'I Was in Prison, and You Visited Me'

April 08, 2020 | Church | Sandra Blackmer

Meridian Church members bring hope and healing to women in southern Idaho prisons.

“Our primary mission is to help them to heal and to come to know Jesus,” says Kathy Beagles Coneff, Meridian Church member. “It’s not about proselytizing but about introducing them to Jesus and about emotional and spiritual healing.”

“And Jesus is the one doing the healing,” adds Grace Coneff, Beagles Coneff's mother-in-law. “That’s what it’s all about.”

Coneff responded to a call in 2018 by Dennis Parks of the Emmett Adventist Church for more volunteers in southern Idaho prisons. She was joined by Mary Kay Frey of the Eagle Church and a year later by Rebecca Welter of the Meridian Church. Beagles Coneff became part of the team soon after.

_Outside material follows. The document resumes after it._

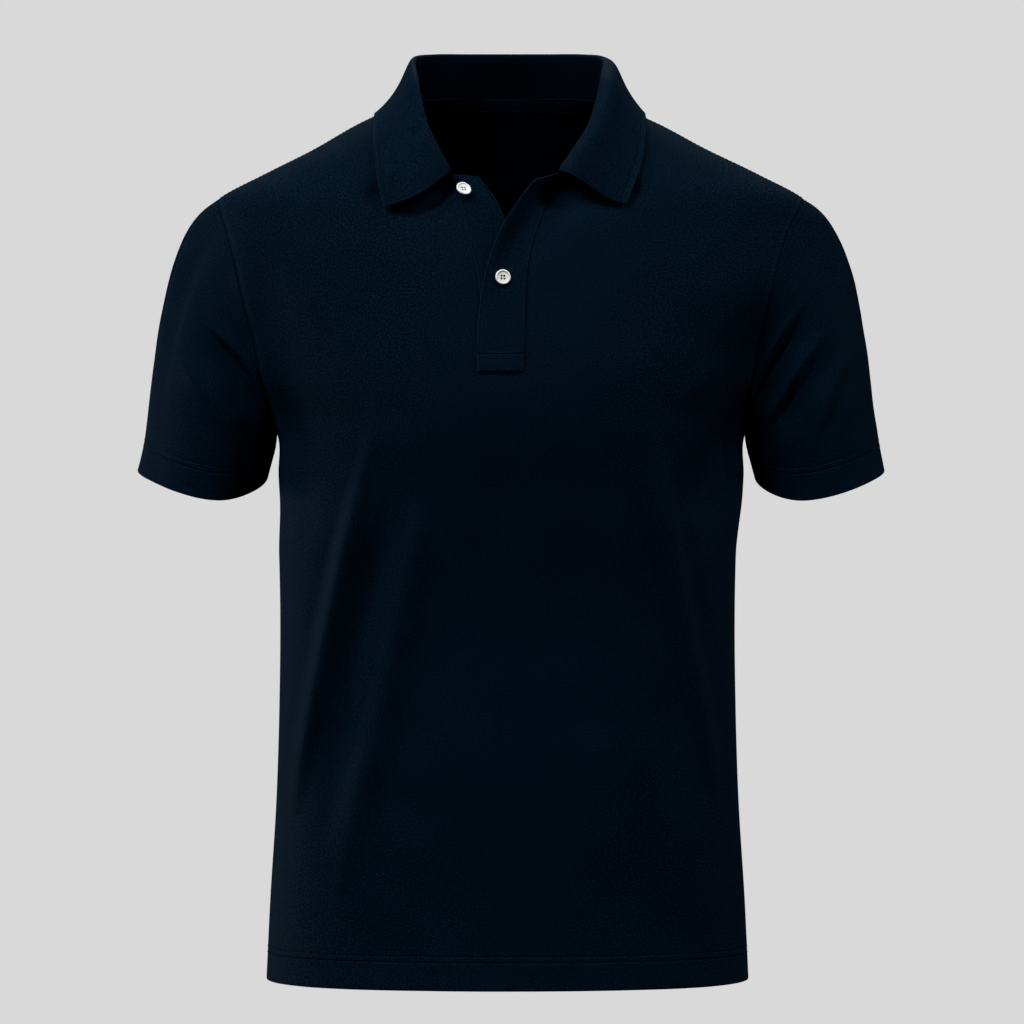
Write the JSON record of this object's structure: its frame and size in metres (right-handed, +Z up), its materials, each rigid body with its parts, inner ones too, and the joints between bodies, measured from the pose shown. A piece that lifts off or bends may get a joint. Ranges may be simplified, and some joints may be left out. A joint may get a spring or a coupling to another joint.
{
  "type": "polo shirt",
  "caption": "Short-sleeved polo shirt, filled out as when worn, with a folded knit collar, a short button placket open at the neck, set-in sleeves and turned hems.",
  "frame": {"origin": "midway between the two high shoulder points, where the shoulder seams meet the collar: the shirt hangs from the wearer's shoulders here", "axes": "+Z up from hem to collar, +X to the wearer's left, the front faces -Y"},
  "size_m": [0.6088, 0.2385, 0.7531],
  "materials": {
    "pique": "navy cotton pique knit, matt with a soft bloom",
    "collar_knit": "navy flat-knit rib, matt",
    "tape": "navy woven tape, matt",
    "button": "white moulded button, satin gloss"
  },
  "bodies": {
    "root": {"front": "pique", "back": "pique", "sleeve_right": "pique", "sleeve_left": "pique", "placket_upper": "pique", "placket_under": "pique", "collar": "collar_knit", "neck_tape": "tape", "button_top": "button", "button_second": "button"}
  },
  "joints": []
}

Coneff began the group with the Straight 2 the Heart (S2tH)[1] ministry program. S2tH’s mission is “connecting wounded hearts to the heart of our Wounded Healer.” The program’s stated goal is heart and life transformation, fulfilling Christ’s mission statement to heal the brokenhearted and set the captives free (see Luke 4:18).

An Effective Combination

Coneff’s ministry focus is healing prayer; Beagles Coneff is a teacher. During the months they’ve been visiting women in the South Boise Women’s Correctional Center and the South Idaho Correctional Institution, both located south of Kuna, Idaho, they’ve established what Beagles Coneff describes as a “good balance” with the twofold approach.

Beagles Coneff's teaching background came to the fore, and a format slowly evolved that draws more women to the meetings and encourages their personal engagement.

“I explored different versions of Steps to Christ to use with the women, including the coloring book version. But then Becky showed me there was a Steps to Christ: Recovery Edition already in print. I’d previously been using separate 12-step handouts to show the congruence of 12-step addiction recovery and Steps to Christ,” Beagles Coneff explains. “So, we give these to all the women who come. Steps to Christ is very love-of-God oriented, which is the basis of everything.”

“The coloring seemed to be a Holy Spirit idea,” she adds. “Through the Adventist Book Center[2] you can get a pad of beautiful coloring pages called ‘Colors of Inspiration,’ with an Ellen White quote on each one. The women just tear off a page they choose and color it while we read aloud from Steps to Christ. It has worked beautifully. The women have expressed that it’s very calming for them. I have each woman read the quote on her page and we comment on it, and sometimes they explain why they chose it. The coloring has really upped the attendance.”

Besides Coneff’s individualized prayers for emotional healing, the women also write their names on an index card along with issues they would like the team to pray for that week.

“When they write their prayer requests, they sometimes pour out their hearts a little more deeply than when they share verbally,” Beagles Coneff says.

Varied Backgrounds

About 10 to 20 women, with an average age of 30, attend the hour-and-a-half weekly meetings at each prison. About half of them, Coneff says, are “very churched” and grew up attending services every Sunday; others have little knowledge of the Bible.

“They come from every type of background, but they’re so loveable,” Beagles Coneff says. “They’re just like a bunch of girls in the dorm. Most are in prison because of drug-and alcohol-related crimes, not for violent crimes.”

Coneff describes their ministry program as another tool to help the inmates to be successful once they’re released from prison. “I believe that if they follow this program, they won’t end up back in prison,” Coneff says. “Many of them are mothers, and they want to be good mothers when they get out. We’re there to help them do that.”

Finding Her Calling

Beagles Coneff originally didn’t feel called to prison ministry, but once she got involved, she says, it filled a need to teach others about Jesus.

“It falls perfectly within my personal mission statement, which is to experience, articulate and share with others the dynamics of fruitful discipleship,” Beagles Coneff says. “And in these classes, we can share anything. The women are perfectly open and share their experiences, strengths and hopes. Everyone is very real and vulnerable and accepting, and seeds are being sown.”

“They’re just happy that we come and that they can be with Christian women who love them,” Coneff says. “And God can do what He wants to with that. He’s the One who knows their hearts.”